** START Data segment **

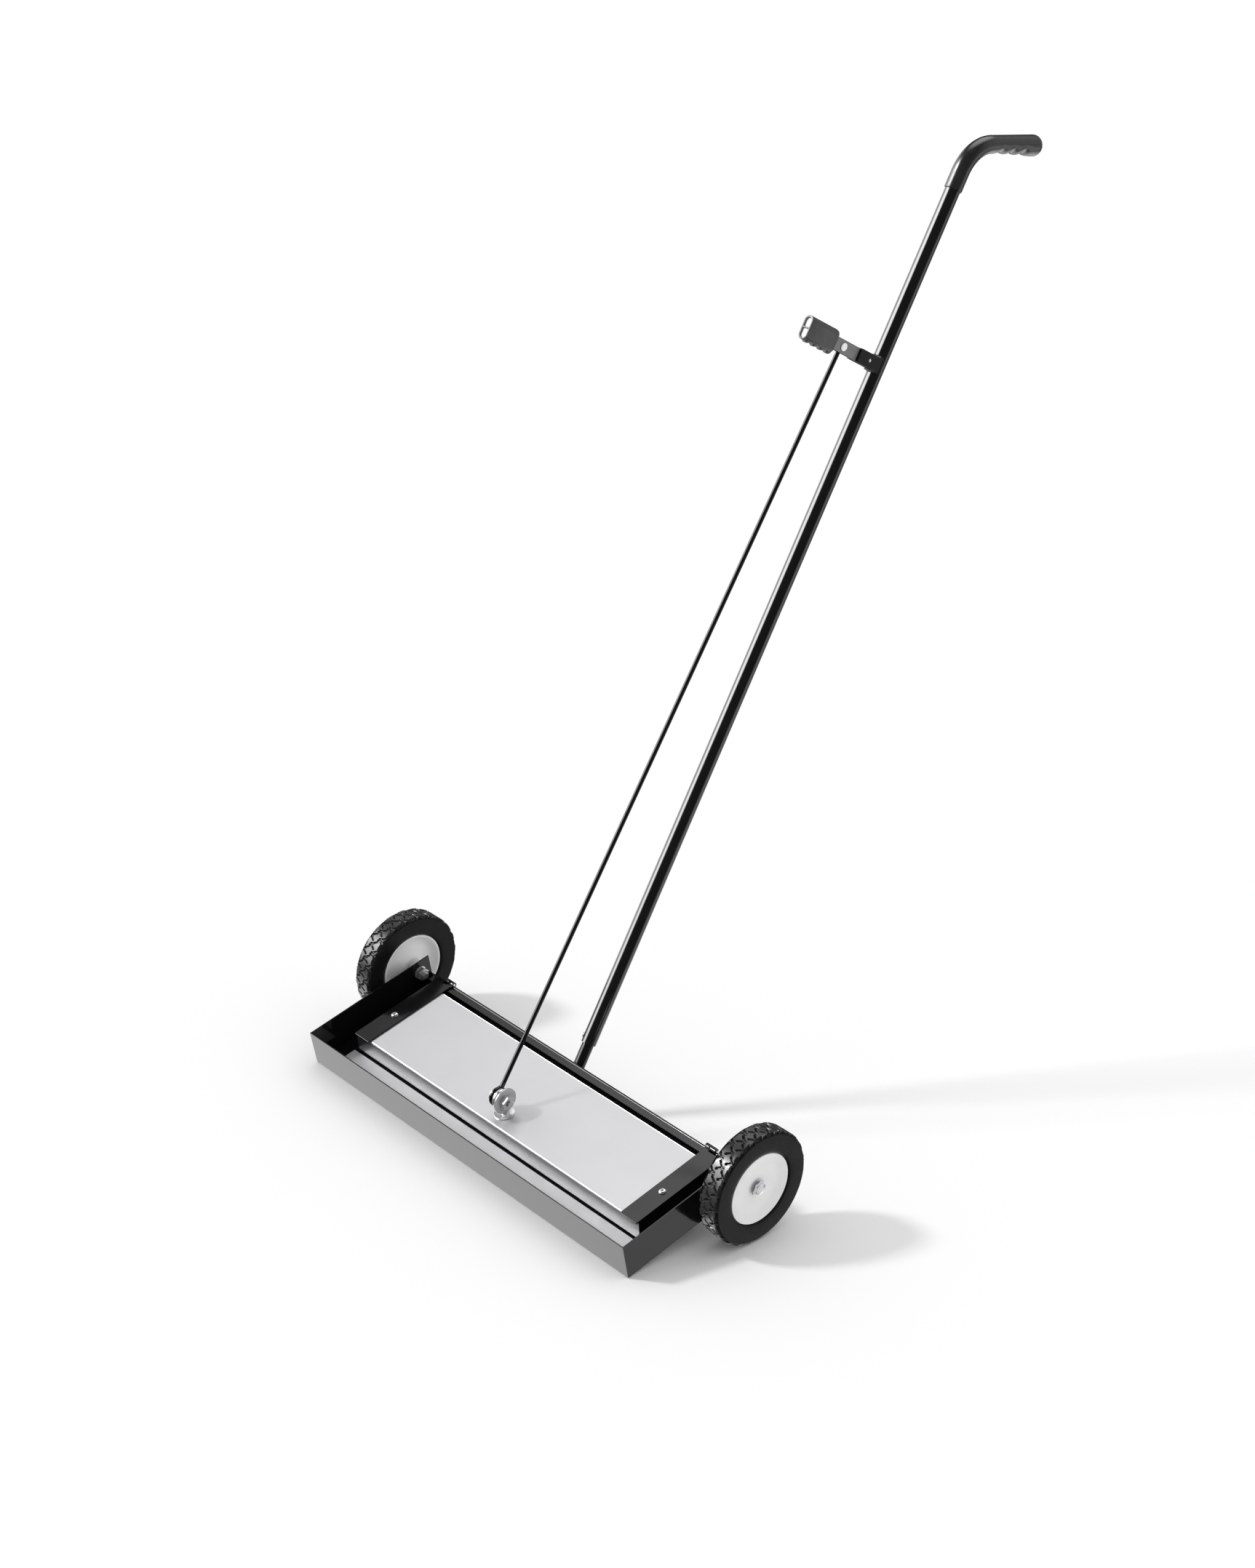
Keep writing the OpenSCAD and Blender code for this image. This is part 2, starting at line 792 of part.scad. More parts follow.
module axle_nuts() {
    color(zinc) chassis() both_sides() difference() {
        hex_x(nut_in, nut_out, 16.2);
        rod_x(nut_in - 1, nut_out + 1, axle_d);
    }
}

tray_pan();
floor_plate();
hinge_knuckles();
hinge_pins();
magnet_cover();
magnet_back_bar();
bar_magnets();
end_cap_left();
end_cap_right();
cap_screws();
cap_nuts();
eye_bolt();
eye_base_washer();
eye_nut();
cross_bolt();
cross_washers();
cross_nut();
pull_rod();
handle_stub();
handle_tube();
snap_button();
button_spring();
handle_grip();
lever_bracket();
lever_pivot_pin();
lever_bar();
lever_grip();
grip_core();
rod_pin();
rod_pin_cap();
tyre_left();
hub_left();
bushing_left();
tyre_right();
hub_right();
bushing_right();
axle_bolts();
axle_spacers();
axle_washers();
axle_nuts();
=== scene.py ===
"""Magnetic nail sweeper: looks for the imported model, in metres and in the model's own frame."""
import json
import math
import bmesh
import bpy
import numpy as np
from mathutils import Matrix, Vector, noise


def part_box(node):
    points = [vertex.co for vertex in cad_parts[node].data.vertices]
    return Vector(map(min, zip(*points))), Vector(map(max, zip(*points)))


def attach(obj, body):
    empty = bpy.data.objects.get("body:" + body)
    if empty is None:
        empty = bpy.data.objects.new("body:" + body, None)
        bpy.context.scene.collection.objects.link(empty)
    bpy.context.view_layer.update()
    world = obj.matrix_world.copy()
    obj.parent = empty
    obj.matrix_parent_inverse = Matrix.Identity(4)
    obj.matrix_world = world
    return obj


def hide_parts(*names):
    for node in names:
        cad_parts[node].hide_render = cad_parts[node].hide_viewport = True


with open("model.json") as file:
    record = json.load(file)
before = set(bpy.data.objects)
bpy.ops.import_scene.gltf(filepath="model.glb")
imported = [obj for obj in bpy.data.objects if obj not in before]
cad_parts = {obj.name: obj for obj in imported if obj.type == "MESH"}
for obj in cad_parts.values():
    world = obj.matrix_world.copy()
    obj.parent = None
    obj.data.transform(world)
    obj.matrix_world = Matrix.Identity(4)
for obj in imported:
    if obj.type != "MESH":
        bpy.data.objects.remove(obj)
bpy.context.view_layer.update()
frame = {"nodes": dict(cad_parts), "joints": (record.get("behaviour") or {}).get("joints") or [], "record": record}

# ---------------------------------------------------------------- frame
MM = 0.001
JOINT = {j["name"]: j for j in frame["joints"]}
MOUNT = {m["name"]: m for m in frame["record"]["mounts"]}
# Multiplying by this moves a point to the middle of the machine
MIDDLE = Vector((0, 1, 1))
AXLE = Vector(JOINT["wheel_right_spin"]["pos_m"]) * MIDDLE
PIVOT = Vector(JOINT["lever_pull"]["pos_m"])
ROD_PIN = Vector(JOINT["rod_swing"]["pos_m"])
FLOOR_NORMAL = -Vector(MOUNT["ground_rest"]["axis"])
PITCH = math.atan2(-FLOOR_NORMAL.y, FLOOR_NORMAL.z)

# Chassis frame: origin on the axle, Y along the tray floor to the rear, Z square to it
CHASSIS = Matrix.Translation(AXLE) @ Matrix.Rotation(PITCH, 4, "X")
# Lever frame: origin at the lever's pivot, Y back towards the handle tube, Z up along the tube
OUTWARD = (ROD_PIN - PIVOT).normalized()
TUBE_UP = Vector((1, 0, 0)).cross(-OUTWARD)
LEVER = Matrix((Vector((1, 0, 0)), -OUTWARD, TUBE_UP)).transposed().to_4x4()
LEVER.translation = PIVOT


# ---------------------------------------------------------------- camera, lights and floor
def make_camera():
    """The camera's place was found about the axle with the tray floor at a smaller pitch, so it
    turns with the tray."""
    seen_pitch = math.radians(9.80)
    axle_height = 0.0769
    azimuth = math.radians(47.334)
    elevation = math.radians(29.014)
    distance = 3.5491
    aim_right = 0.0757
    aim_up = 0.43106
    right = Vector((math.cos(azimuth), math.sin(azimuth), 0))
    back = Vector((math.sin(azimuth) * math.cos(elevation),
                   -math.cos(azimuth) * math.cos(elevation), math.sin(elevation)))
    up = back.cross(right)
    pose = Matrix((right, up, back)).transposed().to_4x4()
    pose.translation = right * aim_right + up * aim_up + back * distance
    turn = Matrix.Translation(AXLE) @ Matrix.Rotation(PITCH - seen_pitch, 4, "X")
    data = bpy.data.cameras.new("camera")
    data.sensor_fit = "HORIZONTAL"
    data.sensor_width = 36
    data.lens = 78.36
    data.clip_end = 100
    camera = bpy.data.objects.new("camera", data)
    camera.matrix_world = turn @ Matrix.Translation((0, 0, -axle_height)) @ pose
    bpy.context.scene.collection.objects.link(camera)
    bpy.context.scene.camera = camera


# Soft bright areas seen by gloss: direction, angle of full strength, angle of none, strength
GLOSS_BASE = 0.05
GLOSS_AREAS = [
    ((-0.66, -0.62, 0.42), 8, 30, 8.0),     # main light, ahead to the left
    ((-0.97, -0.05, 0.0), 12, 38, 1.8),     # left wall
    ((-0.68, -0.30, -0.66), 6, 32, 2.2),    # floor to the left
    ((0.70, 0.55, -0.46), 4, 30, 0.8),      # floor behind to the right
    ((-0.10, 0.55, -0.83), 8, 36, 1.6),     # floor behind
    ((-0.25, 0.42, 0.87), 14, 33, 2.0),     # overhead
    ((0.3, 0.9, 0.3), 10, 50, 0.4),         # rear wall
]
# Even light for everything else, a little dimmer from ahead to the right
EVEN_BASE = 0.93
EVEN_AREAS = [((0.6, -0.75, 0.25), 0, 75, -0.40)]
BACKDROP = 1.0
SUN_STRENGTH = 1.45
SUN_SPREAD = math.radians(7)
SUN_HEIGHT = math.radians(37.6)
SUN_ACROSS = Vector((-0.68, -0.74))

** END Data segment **

Extract the full listing above without altering anything.

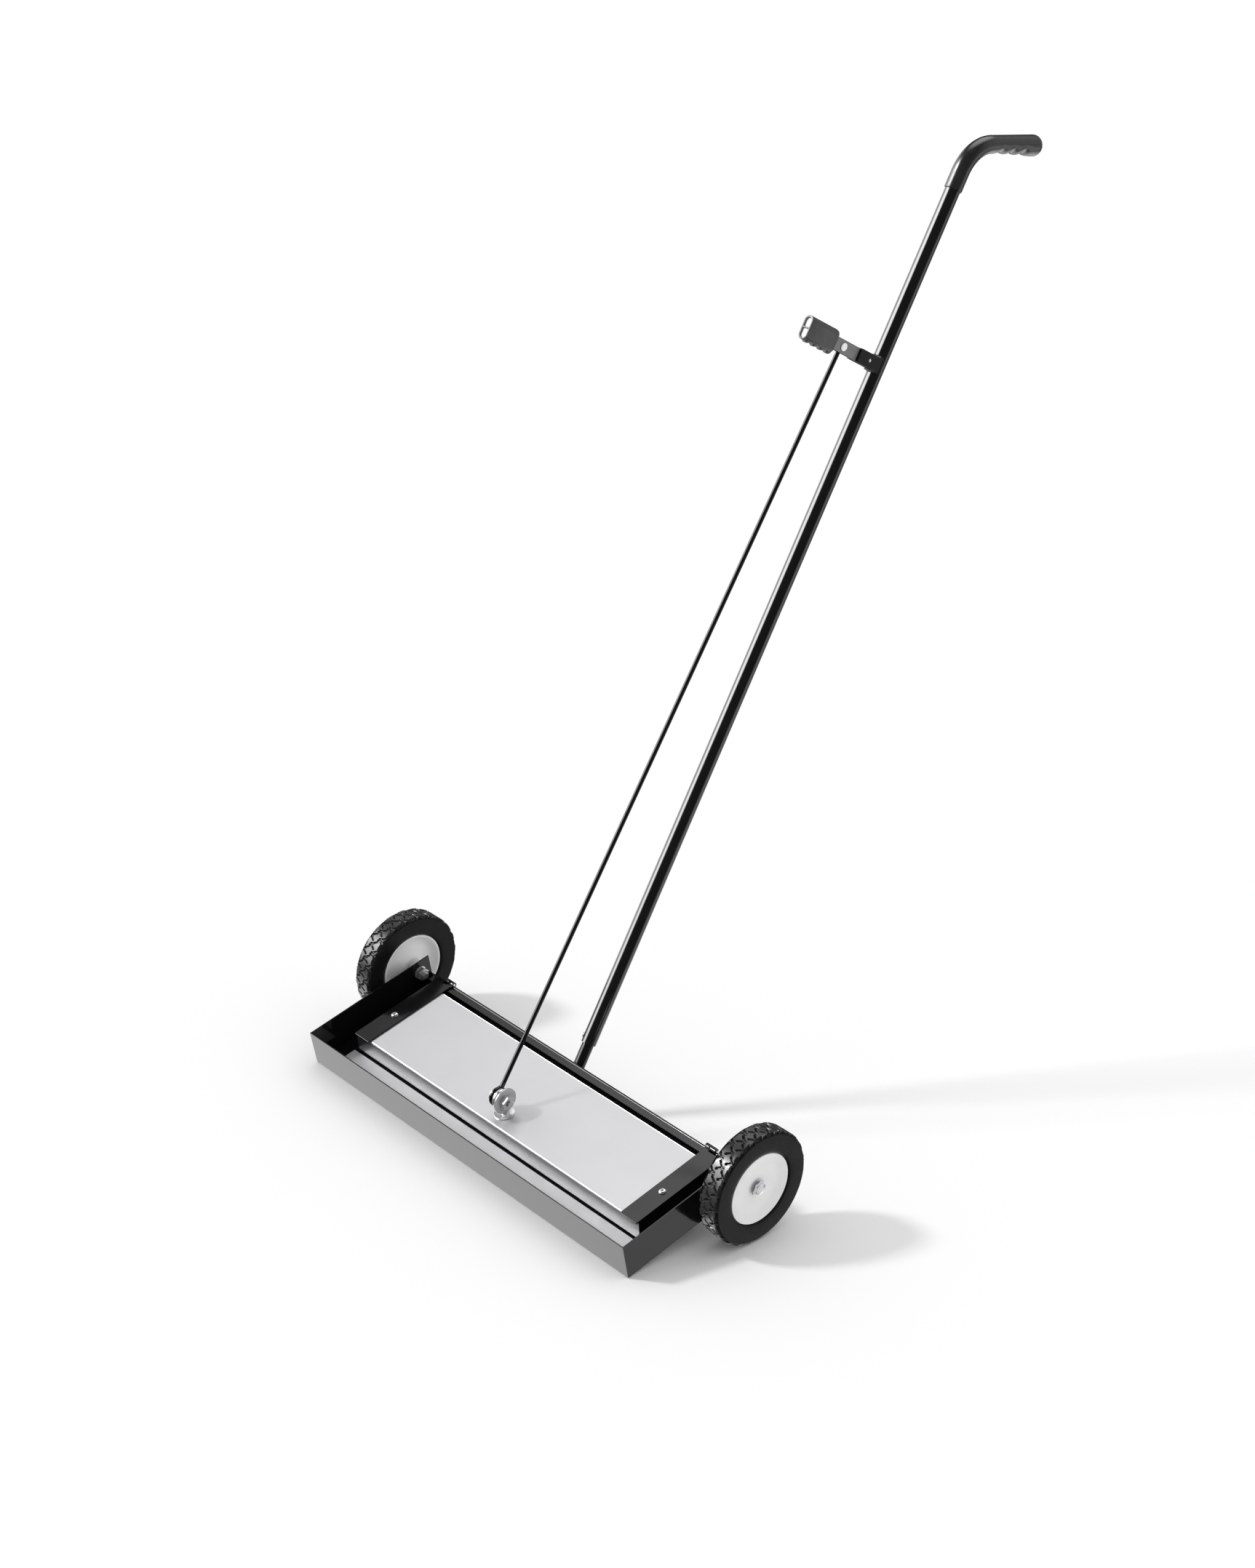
Keep writing the OpenSCAD and Blender code for this image. This is part 2, starting at line 792 of part.scad. More parts follow.
module axle_nuts() {
    color(zinc) chassis() both_sides() difference() {
        hex_x(nut_in, nut_out, 16.2);
        rod_x(nut_in - 1, nut_out + 1, axle_d);
    }
}

tray_pan();
floor_plate();
hinge_knuckles();
hinge_pins();
magnet_cover();
magnet_back_bar();
bar_magnets();
end_cap_left();
end_cap_right();
cap_screws();
cap_nuts();
eye_bolt();
eye_base_washer();
eye_nut();
cross_bolt();
cross_washers();
cross_nut();
pull_rod();
handle_stub();
handle_tube();
snap_button();
button_spring();
handle_grip();
lever_bracket();
lever_pivot_pin();
lever_bar();
lever_grip();
grip_core();
rod_pin();
rod_pin_cap();
tyre_left();
hub_left();
bushing_left();
tyre_right();
hub_right();
bushing_right();
axle_bolts();
axle_spacers();
axle_washers();
axle_nuts();
=== scene.py ===
"""Magnetic nail sweeper: looks for the imported model, in metres and in the model's own frame."""
import json
import math
import bmesh
import bpy
import numpy as np
from mathutils import Matrix, Vector, noise


def part_box(node):
    points = [vertex.co for vertex in cad_parts[node].data.vertices]
    return Vector(map(min, zip(*points))), Vector(map(max, zip(*points)))


def attach(obj, body):
    empty = bpy.data.objects.get("body:" + body)
    if empty is None:
        empty = bpy.data.objects.new("body:" + body, None)
        bpy.context.scene.collection.objects.link(empty)
    bpy.context.view_layer.update()
    world = obj.matrix_world.copy()
    obj.parent = empty
    obj.matrix_parent_inverse = Matrix.Identity(4)
    obj.matrix_world = world
    return obj


def hide_parts(*names):
    for node in names:
        cad_parts[node].hide_render = cad_parts[node].hide_viewport = True


with open("model.json") as file:
    record = json.load(file)
before = set(bpy.data.objects)
bpy.ops.import_scene.gltf(filepath="model.glb")
imported = [obj for obj in bpy.data.objects if obj not in before]
cad_parts = {obj.name: obj for obj in imported if obj.type == "MESH"}
for obj in cad_parts.values():
    world = obj.matrix_world.copy()
    obj.parent = None
    obj.data.transform(world)
    obj.matrix_world = Matrix.Identity(4)
for obj in imported:
    if obj.type != "MESH":
        bpy.data.objects.remove(obj)
bpy.context.view_layer.update()
frame = {"nodes": dict(cad_parts), "joints": (record.get("behaviour") or {}).get("joints") or [], "record": record}

# ---------------------------------------------------------------- frame
MM = 0.001
JOINT = {j["name"]: j for j in frame["joints"]}
MOUNT = {m["name"]: m for m in frame["record"]["mounts"]}
# Multiplying by this moves a point to the middle of the machine
MIDDLE = Vector((0, 1, 1))
AXLE = Vector(JOINT["wheel_right_spin"]["pos_m"]) * MIDDLE
PIVOT = Vector(JOINT["lever_pull"]["pos_m"])
ROD_PIN = Vector(JOINT["rod_swing"]["pos_m"])
FLOOR_NORMAL = -Vector(MOUNT["ground_rest"]["axis"])
PITCH = math.atan2(-FLOOR_NORMAL.y, FLOOR_NORMAL.z)

# Chassis frame: origin on the axle, Y along the tray floor to the rear, Z square to it
CHASSIS = Matrix.Translation(AXLE) @ Matrix.Rotation(PITCH, 4, "X")
# Lever frame: origin at the lever's pivot, Y back towards the handle tube, Z up along the tube
OUTWARD = (ROD_PIN - PIVOT).normalized()
TUBE_UP = Vector((1, 0, 0)).cross(-OUTWARD)
LEVER = Matrix((Vector((1, 0, 0)), -OUTWARD, TUBE_UP)).transposed().to_4x4()
LEVER.translation = PIVOT


# ---------------------------------------------------------------- camera, lights and floor
def make_camera():
    """The camera's place was found about the axle with the tray floor at a smaller pitch, so it
    turns with the tray."""
    seen_pitch = math.radians(9.80)
    axle_height = 0.0769
    azimuth = math.radians(47.334)
    elevation = math.radians(29.014)
    distance = 3.5491
    aim_right = 0.0757
    aim_up = 0.43106
    right = Vector((math.cos(azimuth), math.sin(azimuth), 0))
    back = Vector((math.sin(azimuth) * math.cos(elevation),
                   -math.cos(azimuth) * math.cos(elevation), math.sin(elevation)))
    up = back.cross(right)
    pose = Matrix((right, up, back)).transposed().to_4x4()
    pose.translation = right * aim_right + up * aim_up + back * distance
    turn = Matrix.Translation(AXLE) @ Matrix.Rotation(PITCH - seen_pitch, 4, "X")
    data = bpy.data.cameras.new("camera")
    data.sensor_fit = "HORIZONTAL"
    data.sensor_width = 36
    data.lens = 78.36
    data.clip_end = 100
    camera = bpy.data.objects.new("camera", data)
    camera.matrix_world = turn @ Matrix.Translation((0, 0, -axle_height)) @ pose
    bpy.context.scene.collection.objects.link(camera)
    bpy.context.scene.camera = camera


# Soft bright areas seen by gloss: direction, angle of full strength, angle of none, strength
GLOSS_BASE = 0.05
GLOSS_AREAS = [
    ((-0.66, -0.62, 0.42), 8, 30, 8.0),     # main light, ahead to the left
    ((-0.97, -0.05, 0.0), 12, 38, 1.8),     # left wall
    ((-0.68, -0.30, -0.66), 6, 32, 2.2),    # floor to the left
    ((0.70, 0.55, -0.46), 4, 30, 0.8),      # floor behind to the right
    ((-0.10, 0.55, -0.83), 8, 36, 1.6),     # floor behind
    ((-0.25, 0.42, 0.87), 14, 33, 2.0),     # overhead
    ((0.3, 0.9, 0.3), 10, 50, 0.4),         # rear wall
]
# Even light for everything else, a little dimmer from ahead to the right
EVEN_BASE = 0.93
EVEN_AREAS = [((0.6, -0.75, 0.25), 0, 75, -0.40)]
BACKDROP = 1.0
SUN_STRENGTH = 1.45
SUN_SPREAD = math.radians(7)
SUN_HEIGHT = math.radians(37.6)
SUN_ACROSS = Vector((-0.68, -0.74))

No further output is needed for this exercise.